After all this learning and adaptation of learning, would we expect to see aliens blowing each other up, squabbling about allocations of resources, mis-communicating intentions, governing with tyranny, or doing any of the other things which lead to various unpleasantnesses today? It is almost unimaginable that progress in these areas would not result in problems like this being solved. And thus, when we think about aliens who have mastered that millennium of technology, and then for good measure, spent another few millennia tweaking it or completing the little details of it, they have left the problems we see today so far behind them that they may not even remember well what they were like.

This is after a few millennia. The age of the universe is measured in billions of years. Let’s think about a compromise, an alien civilization which is fairly new, only having existed for a few million years. That is a brief blip in the age of the universe. Yet they have there a thousand times more experience in solving problems and dealing with everything under the sun. If we expect, judging from the rate at which we are advancing technology, that everything will be completed in a thousand years at most, what possibly could remain undone after some millions? Is it anything like reasonable or even conceivable that an alien civilization would not work out all problems in that length of time? No.

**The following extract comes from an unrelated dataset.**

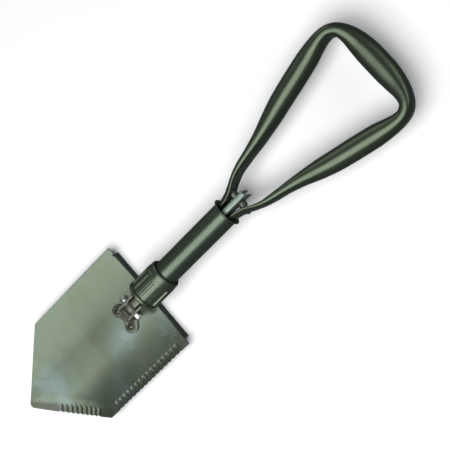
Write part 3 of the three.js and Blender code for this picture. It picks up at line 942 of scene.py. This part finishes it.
    def build(self) -> None:
        """Makes and hangs the blade, its bracket, the hinge pin and the rivets."""
        bench = self.bench
        bench.finish(self.make_plate(), Body.BLADE, Slot.BLADE, "blade", smooth=50)
        yoke = traced_copy("yoke_bracket", "hinge_yoke", bench.hinge)
        soften(yoke, 0.45)
        bench.finish(yoke, Body.BLADE, Slot.BRACKET, "hinge_yoke")
        bench.finish(self.make_pin(), Body.BLADE, Slot.BARE_STEEL, "hinge_pin")
        for side, name in ((-1, "left"), (1, "right")):
            bench.finish(self.make_rivet(side), Body.BLADE, Slot.RIVET, f"blade_rivet_{name}")
            bench.dress(Slot.DARK_STEEL, f"hinge_washer_{name}")


# ---------------------------------------------------------------- locking nut
@dataclass
class LockingNut:
    """The slotted nut, the smooth thrust ring under it and the seal in its mouth."""

    bench: Bench
    bottom: float = 19.5
    ring_height: float = 4.6
    top: float = 61.0
    bore_radius: float = 17.1
    radius: float = 19.6
    collar_radius: float = 19.0
    ring_radius: float = 20.0
    slots: int = 12
    slot_half: float = 1.1
    slot_wall: float = 0.85
    slot_depth: float = 1.9
    slot_top: float = 51.0
    first_slot: float = 0.13
    foot_chamfer: float = 0.9
    seal_inner: float = 15.3
    seal_outer: float = 16.8

    @property
    def foot(self) -> float:
        """Where the nut starts, above the thrust ring."""
        return self.bottom + self.ring_height + GAP

    def radius_at(self, y: float) -> float:
        """The nut's outer radius: a chamfered foot, the panels and a narrower collar.

        Args:
            y: the place along the nut.

        Returns:
            The radius there.
        """
        if y < self.foot + 1:
            return self.radius - self.foot_chamfer * (1 - (y - self.foot))
        shoulder = rise(y, self.slot_top + 1.2, self.slot_top + 2.8)
        return self.radius + (self.collar_radius - self.radius) * shoulder

    def make_nut(self) -> bpy.types.Object:
        """Rolls a sheet into the nut's wall, with its slots sunk between raised panels.

        Returns:
            The nut as one closed piece.
        """
        foot, wall, top = self.foot, self.slot_wall, self.slot_top
        pitch = 2 * math.pi * self.radius / self.slots
        half = [0.0, 0.35, 0.65, 0.87, 1.02, self.slot_half, self.slot_half + wall, 2.5, 3.3, 4.2]
        asides = [-a for a in reversed(half[1:])] + half + [pitch / 2]
        levels = [("slot", foot + s) for s in (0, 0.45, 1.0, 2.2, 6, 10, 14, 18, 21)]
        levels += [("arc", -1.6), ("arc", -wall), ("rim", 0.0)]
        levels += [("plain", top + s) for s in (0.5, 1.2, 2.0, 2.8, 5)] + [("plain", self.top - 2.4)]
        mouth = [(self.collar_radius - 0.15, self.top - 1.5), (self.collar_radius - 0.8, self.top - 0.5),
                 (self.bore_radius + 0.7, self.top), (self.bore_radius, self.top - 0.3),
                 (self.bore_radius, self.top - 5), (self.bore_radius, foot), (self.radius_at(foot), foot)]

        def place(column: int, row: int) -> Vector:
            """Puts one vertex of the wall in place: up the outside, then down the bore.

            Args:
                column: its column, slot after slot.
                row: its row.

            Returns:
                Its place.
            """
            slot, index = divmod(column, len(asides))
            aside = asides[index]
            angle = (slot + self.first_slot) * 2 * math.pi / self.slots + aside / self.radius
            if row < len(levels):
                kind, y = levels[row]
                if kind in ("arc", "rim"):
                    y = top - self.slot_half + math.sqrt(max(self.slot_half ** 2 - aside ** 2, 0)) + y
                sunk = kind in ("slot", "arc") and abs(aside) <= self.slot_half
                radius = self.radius_at(y) - (self.slot_depth if sunk else 0)
            else:
                radius, y = mouth[row - len(levels)]
            return Vector((math.sin(angle) * radius, y, math.cos(angle) * radius))

        nut = shaped_sheet("nut_shell", self.slots * len(asides), len(levels) + len(mouth) - 1, place)
        close_up(nut)
        soften(nut, 0.22, 48)
        return nut

    def make_ring(self) -> bpy.types.Object:
        """Turns the thrust ring with rounded rims.

        Returns:
            The ring.
        """
        y0, y1 = self.bottom, self.bottom + self.ring_height
        inner, r = self.bore_radius, self.ring_radius
        profile = [(inner, y0 + 0.3), (inner + 0.3, y0), (r - 1.5, y0), (r - 0.8, y0 + 0.2),
                   (r - 0.25, y0 + 0.75), (r, y0 + 1.5), (r, y1 - 1.3), (r - 0.3, y1 - 0.55),
                   (r - 1.1, y1 - 0.1), (r - 2, y1), (inner + 0.3, y1), (inner, y1 - 0.3), (inner, y0 + 0.3)]
        return turned("thrust_ring_turned", profile, 128)

    def make_seal(self) -> bpy.types.Object:
        """Turns the seal with a rounded lip that stands at the nut's mouth.

        Returns:
            The seal.
        """
        inner, outer = self.seal_inner, self.seal_outer
        low, high = self.top - 4, self.top - 0.4
        profile = [(inner, low), (outer, low), (outer, high - 0.5), (outer - 0.25, high - 0.1),
                   (outer - 0.7, high), (inner + 0.4, high - 0.05), (inner, high - 0.4), (inner, low)]
        return turned("seal_lip", profile, 112)

    def build(self) -> None:
        """Makes and hangs the nut, its ring and its seal."""
        self.bench.finish(self.make_nut(), Body.NUT, Slot.NUT, "locking_nut", smooth=40)
        self.bench.finish(self.make_ring(), Body.NUT_CARRIAGE, Slot.NUT, "thrust_ring")
        self.bench.finish(self.make_seal(), Body.NUT_CARRIAGE, Slot.RUBBER, "nut_seal")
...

So when science fiction authors write about aliens as if they were humans in crab bodies or whatever amuses them, they are ignoring the fundamental time scales of the universe as compared to social development and technology advancement.

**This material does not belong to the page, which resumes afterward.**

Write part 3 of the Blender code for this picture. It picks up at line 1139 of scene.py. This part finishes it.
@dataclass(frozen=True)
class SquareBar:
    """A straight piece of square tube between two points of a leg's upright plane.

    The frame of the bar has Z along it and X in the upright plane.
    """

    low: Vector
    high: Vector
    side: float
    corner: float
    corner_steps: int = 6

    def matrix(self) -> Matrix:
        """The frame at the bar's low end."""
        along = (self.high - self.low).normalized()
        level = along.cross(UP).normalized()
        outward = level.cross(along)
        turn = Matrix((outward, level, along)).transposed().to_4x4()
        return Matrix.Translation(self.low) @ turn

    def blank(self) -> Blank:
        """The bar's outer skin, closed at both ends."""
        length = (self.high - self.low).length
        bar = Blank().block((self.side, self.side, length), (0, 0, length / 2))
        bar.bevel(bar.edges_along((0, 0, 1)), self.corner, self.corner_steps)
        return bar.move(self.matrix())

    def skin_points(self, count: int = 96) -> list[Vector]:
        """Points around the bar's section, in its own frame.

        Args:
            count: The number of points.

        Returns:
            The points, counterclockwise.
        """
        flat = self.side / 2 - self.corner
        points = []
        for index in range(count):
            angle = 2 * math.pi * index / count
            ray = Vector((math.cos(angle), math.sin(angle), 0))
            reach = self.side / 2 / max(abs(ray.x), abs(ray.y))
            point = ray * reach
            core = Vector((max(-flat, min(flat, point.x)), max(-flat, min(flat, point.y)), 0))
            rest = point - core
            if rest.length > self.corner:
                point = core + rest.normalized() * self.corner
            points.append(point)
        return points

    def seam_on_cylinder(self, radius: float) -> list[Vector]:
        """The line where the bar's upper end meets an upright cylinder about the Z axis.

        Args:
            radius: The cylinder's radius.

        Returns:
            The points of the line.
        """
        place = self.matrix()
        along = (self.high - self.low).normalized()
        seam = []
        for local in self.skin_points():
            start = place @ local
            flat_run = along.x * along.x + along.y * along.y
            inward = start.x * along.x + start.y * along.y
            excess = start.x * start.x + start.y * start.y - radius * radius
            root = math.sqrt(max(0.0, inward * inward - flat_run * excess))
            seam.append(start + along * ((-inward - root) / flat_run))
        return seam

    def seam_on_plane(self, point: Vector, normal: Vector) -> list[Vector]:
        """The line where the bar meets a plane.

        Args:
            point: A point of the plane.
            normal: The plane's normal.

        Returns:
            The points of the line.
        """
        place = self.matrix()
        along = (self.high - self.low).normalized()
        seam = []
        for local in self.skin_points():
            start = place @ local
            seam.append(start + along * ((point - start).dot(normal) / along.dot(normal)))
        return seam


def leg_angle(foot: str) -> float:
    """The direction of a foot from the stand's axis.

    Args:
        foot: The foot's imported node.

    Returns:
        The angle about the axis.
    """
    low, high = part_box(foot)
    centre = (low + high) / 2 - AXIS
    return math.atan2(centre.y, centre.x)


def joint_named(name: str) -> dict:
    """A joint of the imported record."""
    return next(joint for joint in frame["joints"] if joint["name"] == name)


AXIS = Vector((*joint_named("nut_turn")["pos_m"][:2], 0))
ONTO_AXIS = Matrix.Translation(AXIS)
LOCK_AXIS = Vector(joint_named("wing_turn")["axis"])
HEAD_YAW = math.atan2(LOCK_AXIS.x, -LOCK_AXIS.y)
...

It is certainly possible to dispute that an alien civilization could last a million years, and it is one point of discussion in this blog as to why they might not be able to. There are many aspects to this amount of endurance, and perhaps they can all be discussed one by one. But if it is indeed possible, how could they not have developed solutions to every social ill that could ever occur?

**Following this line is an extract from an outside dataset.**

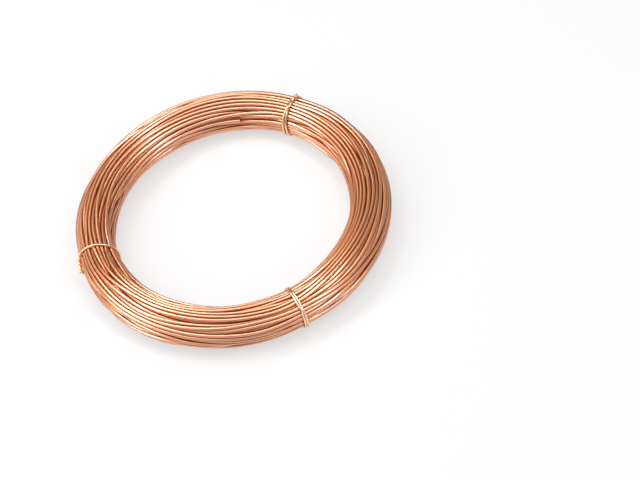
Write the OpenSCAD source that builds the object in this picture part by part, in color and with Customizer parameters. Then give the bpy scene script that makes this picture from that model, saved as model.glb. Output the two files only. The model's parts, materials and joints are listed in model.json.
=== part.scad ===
// A coil of enamelled copper wire, lying flat. One long wire is wound into a
// ring-shaped bundle, and three short binding wires hold it together.
// The ring's axis is Z, and its lowest turn touches z = 0.

/* [Wire] */
// Diameter of the coiled wire, over its enamel
wire_d = 2; // [1.4:0.1:3]

/* [Coil] */
// Clear diameter of the ring's bore
bore_d = 134.3; // [90:0.1:240]
// Thickness of the bundle of turns, between the ties
bundle_d = 24.4; // [18:0.2:34]
// Height of the flat band of innermost turns, which lay on the winding former
bore_wall_h = 6; // [3:0.5:9]

/* [Ties] */
// Diameter of the binding wire
tie_d = 1.2; // [0.8:0.1:1.6]
// Turns of binding wire in the left tie
left_turns = 1; // [1:1:3]
// Turns of binding wire in the back tie
back_turns = 2; // [1:1:3]
// Turns of binding wire in the front tie
front_turns = 2; // [1:1:3]
// Length of the waist that each tie pulls into the bundle
waist_l = 18; // [14:1:26]
// Length of each tie's twisted tail
tail_l = 7; // [4:0.5:12]
// Length of one full twist in a tail
twist_l = 5; // [4:0.1:7]
// Place of the left tie around the ring, in degrees
left_tie_at = 186; // [165:1:205]
// Place of the back tie around the ring, in degrees
back_tie_at = 54; // [35:1:75]
// Place of the front tie around the ring, in degrees
front_tie_at = 288; // [268:1:308]
// Place of the left tie's tail around the bundle, in degrees: 0 is its outer side, 90 its top
left_tail_at = -25; // [-40:1:40]
// Place of the back tie's tail around the bundle
back_tail_at = -5; // [-40:1:40]
// Place of the front tie's tail around the bundle, low on its inner side
front_tail_at = 225; // [215:1:235]

/* [Clearances] */
// Gap between a tie and the neck that it holds
tie_gap = 0.15; // [0.05:0.05:0.3]
// Gap between neighbouring strands of a tie
strand_gap = 0.1; // [0.05:0.05:0.3]
// How far a tie's wraps lie below the bore wall
tie_sink = 0.1; // [0.05:0.05:0.5]

/* [Hidden] */
$fn = 96;

wire_r = wire_d / 2;
tie_r = tie_d / 2;
bore_r = bore_d / 2;
bundle_r = bundle_d / 2;

// The bundle's section is a circle with a flat on its inner side: the bore wall.
bore_reach = sqrt(bundle_r^2 - (bore_wall_h / 2)^2);
ring_r = bore_r + bore_reach;
rim_r = bundle_r - wire_r;
rim_count = 4 * round(PI * rim_r / wire_d / 2);
valley_r = rim_r + wire_r / 4;
core_r = rim_r;

// A tie's wraps end up just below the bore wall, so the neck is that much thinner.
neck_r = bore_reach - tie_sink - tie_d - tie_gap;
waist_depth = core_r - neck_r;
waist_r = ((waist_l / 2)^2 + waist_depth^2) / (2 * waist_depth);
waist_angle = waist_l / ring_r * 180 / PI;
// The neck's ends reach this far under the bundle's full section, to both sides of the waist.
neck_lap = wire_d;
neck_angle = waist_angle + 2 * neck_lap / ring_r * 180 / PI;

// Binding wire: the middle of its wraps, the lane that each takes along the ring, how far each strand of
// the tail lies from the pair's middle, and how far the tail's root lies beyond the last lane.
wrap_r = neck_r + tie_gap + tie_r;
lane = tie_d + strand_gap;
pair_r = 0.6 * tie_d;
tail_gap = 1.5 * tie_d;
wire_sides = 8;
// How far around the bundle the wire dips from its tail to the first wrap, and rises from the last
dip_angle = 45;
rise_angle = 25;
wrap_step = 12;
bend_steps = 8;
tail_steps = ceil(10 * tail_l / twist_l);
copper = [0.83, 0.53, 0.38];
tie_copper = [0.86, 0.6, 0.45];

// ---- The coil ----

// The bundle in section, centred on its middle: outer turns as ridges on a solid core, with the flat
// of the bore wall on the side that faces the ring's axis.
module bundle_section() {
    difference() {
        union() {
            circle(r = valley_r);
            for (i = [0:rim_count - 1])
                rotate(i * 360 / rim_count) translate([rim_r, 0]) circle(r = wire_r, $fn = 32);
        }
        translate([-bore_reach - bundle_r, -bundle_r]) square([bundle_r, bundle_d]);
    }
    translate([-bore_reach, -bore_wall_h / 2]) square([wire_d, bore_wall_h]);
}

// A stretch of the bundle with its turns showing, from the edge of one waist to the edge of the next.
module stretch(from_tie, to_tie) {
    turn = (to_tie - from_tie + 360) % 360 - waist_angle;
    rotate(from_tie + waist_angle / 2)
        rotate_extrude(angle = turn) translate([ring_r, 0]) bundle_section();
}

// A short arc of the core under a tie, drawn in to the neck by a hollow that runs around it.
module neck(at) {
    rotate(at) difference() {
        rotate(-neck_angle / 2)
            rotate_extrude(angle = neck_angle) translate([ring_r, 0]) circle(r = core_r);
        translate([ring_r, 0]) rotate([90, 0, 0])
            rotate_extrude() translate([neck_r + waist_r, 0]) circle(r = waist_r);
    }
}

module wire_coil() {
    color(copper) translate([0, 0, bundle_r]) {
        for (at = [left_tie_at, back_tie_at, front_tie_at]) neck(at);
        stretch(back_tie_at, left_tie_at);
        stretch(left_tie_at, front_tie_at);
        stretch(front_tie_at, back_tie_at);
    }
}

// ---- Binding wires ----

// Angle around the ring of a place: along the ring from a tie, around the section, out from its middle.
function turn_to(at, along, around, out) = at + along / (ring_r + out * cos(around)) * 180 / PI;

// The place itself.
function on_bundle(at, along, around, out) =
    let (turn = turn_to(at, along, around, out), reach = ring_r + out * cos(around))
    [reach * cos(turn), reach * sin(turn), bundle_r + out * sin(around)];

// Direction from the bundle's middle outwards through it.
function outward(at, along, around, out) =
    let (turn = turn_to(at, along, around, out))
    [cos(around) * cos(turn), cos(around) * sin(turn), sin(around)];

function mix(a, b, t) = a + (b - a) * t;
function ease(t) = let (c = min(1, max(0, t))) c * c * (3 - 2 * c);

// Middle line of the twisted pair, which climbs from the neck onto the full bundle.
function pair_out(along) =
    mix(neck_r, bundle_r, ease(along / (waist_l / 2))) + tie_gap + pair_r + tie_r;

// Places on a binding wire are [along, around, out], for a tie of some turns: its lanes lie evenly to
// both sides of the tie's middle, and its tail starts at a root beside the last lane.
function lane_at(angle, turns) = lane * (angle / 360 - turns / 2);
function root_at(turns) = lane * turns / 2 + tail_gap;

// One strand of the tail's pair, t from root to tip; side 0 starts on the outside, 180 on the inside.
function tail_place(t, side, turns) =
    let (along = root_at(turns) + tail_l * t, spin = side + 360 * tail_l * t / twist_l,
         out = pair_out(along) + pair_r * cos(spin))
    [along, pair_r * sin(spin) / out * 180 / PI, out];

// From the tail over the wraps and down into the first lane, t from 0 to 1.
function dip_place(t, turns) =
    [mix(root_at(turns), lane_at(dip_angle, turns), sin(90 * min(1, t / 0.6))),
     dip_angle * t * t,
     mix(pair_out(root_at(turns)) + pair_r, wrap_r, ease((t - 0.4) / 0.6))];

// From the last lane up and round into the tail, t from 0 to 1.
function rise_place(t, turns) =
    [mix(lane_at(360 * turns - rise_angle, turns), root_at(turns), 1 - cos(90 * t)),
     360 * turns - rise_angle * (1 - sin(90 * t)),
     mix(wrap_r, pair_out(root_at(turns)) - pair_r, ease(t))];

// The whole path of one binding wire, from tip to tip.
function tie_places(turns) =
    let (wrap_end = 360 * turns - rise_angle, wraps = round((wrap_end - dip_angle) / wrap_step))
    concat(
        [for (i = [tail_steps:-1:1]) tail_place(i / tail_steps, 0, turns)],
        [for (i = [0:bend_steps - 1]) dip_place(i / bend_steps, turns)],
        [for (i = [0:wraps - 1])
            let (angle = mix(dip_angle, wrap_end, i / wraps))
            [lane_at(angle, turns), angle, wrap_r]],
        [for (i = [0:bend_steps - 1]) rise_place(i / bend_steps, turns)],
        [for (i = [0:tail_steps]) tail_place(i / tail_steps, 180, turns) + [0, 360 * turns, 0]]
    );

function unit(v) = v / norm(v);

// Binding wire swept along its path; hand is 1 or -1, the way that its tail points.
module tie(at, turns, tail_around, hand) {
    places = tie_places(turns);
    last = len(places) - 1;
    line = [for (p = places) on_bundle(at, hand * p[0], tail_around + p[1], p[2])];
    rings = [for (i = [0:last])
        let (p = places[i],
             run = unit(line[min(last, i + 1)] - line[max(0, i - 1)]),
             up = outward(at, hand * p[0], tail_around + p[1], p[2]),
             a = unit(up - (up * run) * run),
             b = cross(run, a))
        [for (k = [0:wire_sides - 1])
            line[i] + tie_r * (cos(k * 360 / wire_sides) * a + sin(k * 360 / wire_sides) * b)]];
    corners = [for (r = rings) for (p = r) p];
    walls = [for (i = [0:last - 1]) for (k = [0:wire_sides - 1])
        let (n = (k + 1) % wire_sides, s = i * wire_sides, e = s + wire_sides)
        [s + k, e + k, e + n, s + n]];
    start_cap = [for (k = [0:wire_sides - 1]) k];
    end_cap = [for (k = [wire_sides - 1:-1:0]) last * wire_sides + k];
    color(tie_copper) polyhedron(corners, concat(walls, [start_cap, end_cap]));
}

module tie_left() tie(left_tie_at, left_turns, left_tail_at, 1);
module tie_back() tie(back_tie_at, back_turns, back_tail_at, -1);
module tie_front() tie(front_tie_at, front_turns, front_tail_at, 1);

wire_coil();
tie_left();
tie_back();
tie_front();
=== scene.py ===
"""Looks of a coil of enamelled copper wire: one long wire laid as a bundle of turns, and three binding wires.

The frame holds the coil's place and size. Everything here is worked out in millimetres around the coil's
axis, and written to the meshes in metres. Around the bundle, 0 degrees is its outer side and 90 its top.
"""
import json
import math

import bpy
import numpy as np
from mathutils import Matrix, Vector


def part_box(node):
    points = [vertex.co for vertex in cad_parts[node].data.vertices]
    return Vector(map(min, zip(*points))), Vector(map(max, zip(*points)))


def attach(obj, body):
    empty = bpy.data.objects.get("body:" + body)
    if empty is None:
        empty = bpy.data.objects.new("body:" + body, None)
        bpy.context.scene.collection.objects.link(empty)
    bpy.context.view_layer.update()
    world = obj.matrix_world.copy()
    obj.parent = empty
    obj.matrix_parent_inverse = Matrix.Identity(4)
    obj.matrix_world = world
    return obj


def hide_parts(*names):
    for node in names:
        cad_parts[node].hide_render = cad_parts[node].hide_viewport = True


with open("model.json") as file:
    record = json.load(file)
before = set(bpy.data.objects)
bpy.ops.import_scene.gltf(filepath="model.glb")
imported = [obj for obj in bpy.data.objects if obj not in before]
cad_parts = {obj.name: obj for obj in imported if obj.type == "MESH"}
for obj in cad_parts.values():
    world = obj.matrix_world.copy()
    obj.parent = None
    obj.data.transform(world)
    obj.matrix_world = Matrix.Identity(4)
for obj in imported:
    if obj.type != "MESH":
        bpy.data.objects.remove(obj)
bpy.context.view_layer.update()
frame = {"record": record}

MM = 0.001

# ---- Sizes from the frame, in millimetres ----

COIL_LOW, COIL_HIGH = (np.array(corner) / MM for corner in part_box("wire_coil"))
BUNDLE_R = (COIL_HIGH[2] - COIL_LOW[2]) / 2
RING_R = (COIL_HIGH[1] - COIL_LOW[1]) / 2 - BUNDLE_R
BORE_R = next(m["dims"]["r_mm"] for m in frame["record"]["mounts"] if m["name"] == "bore")
MIDDLE_Z = COIL_LOW[2] + BUNDLE_R

# ---- The coiled wire ----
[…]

Some far-fetched concepts are possible. Maybe the very successful aliens live a million years and establish an outpost on some planet, and then they all die out. Why? No reason, they just do. They leave behind all the manuals to their weaponry technology in easy to translate form, and some very new civilization happens upon it before they have solved their social problems. The new guys are still battling one another, and the group that gets the technology uses it, becomes the dominant power among their factions, and then decides to take over the galaxy. Then they come to invade Earth.

It is not impossible to concoct very improbable scenarios, probably with many loose ends that unravel upon examination, for some of the alien visions that science fiction has dreamed up. If the whole point is to create some dramatic situation, then so be it. If the point is to use science fiction to assist us in conceptualizing what an alien encounter might be like, then this is not the path to take. The path to take is to understand the flow of technology, meaning both science and engineering, and the timescales involved, and use that to create a scenario which can then be explored in detail. It is a question of entertainment versus a more visionary task.

One aspect of technology development is, as noted, it occurs in different rates in different areas. A possibility is that a new alien civilization develops in some technology areas, but for some reason, the other areas go very slowly. Then they might have some basic star travel before they learn how to calm their society, educate their citizens, and do the other tasks that will come. So, for a short period of time, we might have gunslinger aliens. The probability of encountering them for the few millennia it takes other areas of technology to catch up, instead of for the million years after it does, is very small. Perhaps scenarios in which these delays are exacerbated should be explored. A catalog of the ways in which an alien civilization could wind up exploring its local neighborhood of stars while still not completely at asymptotic technology might be an interesting exercise. So far, it seems the probability of these is very small.